Nonostante tutto, il continente europeo è ancora oggi la sede di diversi colossi della produzione militare come la britannica BAE Systems, la francese Thales Group, la tedesca Rheinmetall, la spagnola Navantia, l'italiana Leonardo S.p.A. e la joint venture KNDS, nata dall'alleanza della tedesca Krauss-Maffei Wegmann e della francese Nexter Defense Systems. Se il progetto Readiness 2030 (prima ReArm Europe) dovesse avere il via libera, quindi il peso principale dello sforzo industriale ricadrebbe sulle spalle di questi attori già ampiamente rodati.
L'Europa è parzialmente dipendente dalle armi americane
E' necessario però ricordare che il fatto che nel nostro continente siano presenti delle grandi industrie belliche non significa automaticamente che l'Europa sia completamente indipendente – dal punto di vista della produzione militare – dalle sue relazioni strategiche esterne. Oltre 70 anni di adesione alla NATO hanno fatto sì che il settore militare-industriale europeo si integrasse con quello americano, diventandone parzialmente dipendente. I paesi europei hanno acquistato sempre più armamenti americani, e le forze armate europee hanno sviluppato capacità complementari. Se private improvvisamente del supporto americano, le strutture sarebbero quindi incomplete o insufficienti in settori chiave.

Allo stesso modo, le industrie della difesa europea, sono state coinvolte nei programmi militari di Washington, finendo per produrre su licenza sistemi d'armamento di origine americana, o sviluppando prodotti che per essere operativi necessitano della fornitura di componentistica critica “made in USA”. Un esempio è il caccia multiruolo svedese Saab JAS 39 Gripen, che vola grazie alla presenza di un propulsore Volvo Reaktionsmotor 12 (RM12), una versione svedese dell'americano General Electric F404. Discorso ancora più delicato è quello relativo al velivolo da combattimento Lockheed Martin F-35 Lightning II, sbocco finale del pluridecennale progetto Joint Strike Fighter (JSF).

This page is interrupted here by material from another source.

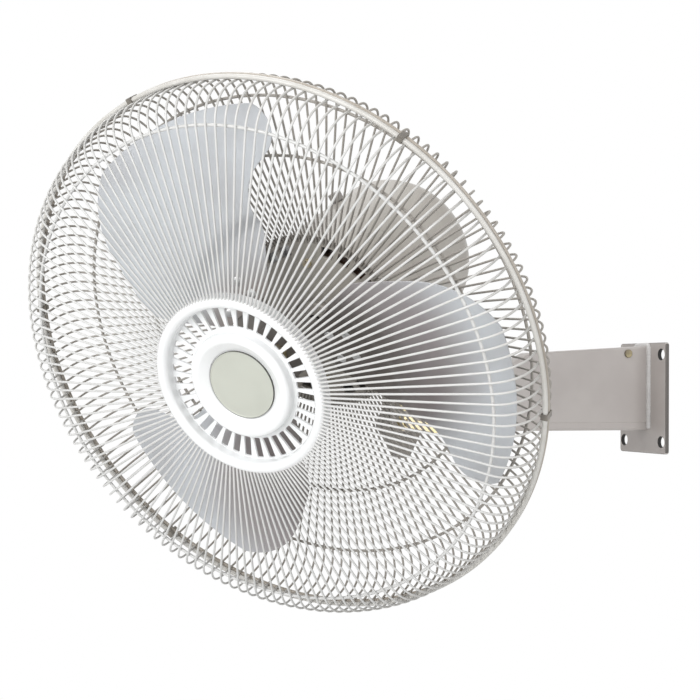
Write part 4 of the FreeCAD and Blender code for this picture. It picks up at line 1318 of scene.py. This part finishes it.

L'F-35 è un aereo costoso e molto discusso: è la base su cui molte forze aeree europee stanno riorganizzando le loro strutture e dottrine, ma per funzionare al meglio necessita di aggiornamenti continui del software, i cui codici sono custoditi dalla statunitense Lockheed Martin. L'F-35 (nella versione F-35B) è anche l'unico velivolo STOVL – decollo corto e atterraggio verticale – in produzione al mondo. Quando gli aerei britannici Harrier saranno ritirati nei prossimi anni, le marine europee con portaerei di piccole dimensioni o senza catapulte non avranno scelta se non di acquistarlo per mantenere operativa la loro componente aerea.

Una soluzione non facile
Ci troviamo quindi di fronte ad un problema di non facile soluzione. Da un lato, i paesi europei si trovano alla vigilia dell'approvazione del più importante programma di riarmo degli ultimi decenni, spinto anche da una serie di minacce concrete alla loro sicurezza geopolitica ma, dall'altro, fanno affidamento su un complesso militare-industriale che non ha più le caratteristiche di “semi-autarchia” del periodo della Guerra Fredda.
Inoltre, numerosi programmi militari sono stati sviluppati nel corso del tempo in connubio con un partner fondamentale come gli Stati Uniti d'America che nell'ultimo periodo sta mostrando vistosi segni di insofferenza e di scarsa affidabilità nei confronti dei tradizionali partner euroatlantici. Se anche gli europei decidessero di affrancarsi dai prodotti e dalla tecnologia americana e volessero aggiustare le politiche industriali comuni in tal senso (anche optando per stanziamenti superiori a quello previsto nell'ambito del programma ReArm Europe) occorrerebbero molti anni per ottenere i risultati auspicati, andando ben oltre l'orizzonte temporale del 2030.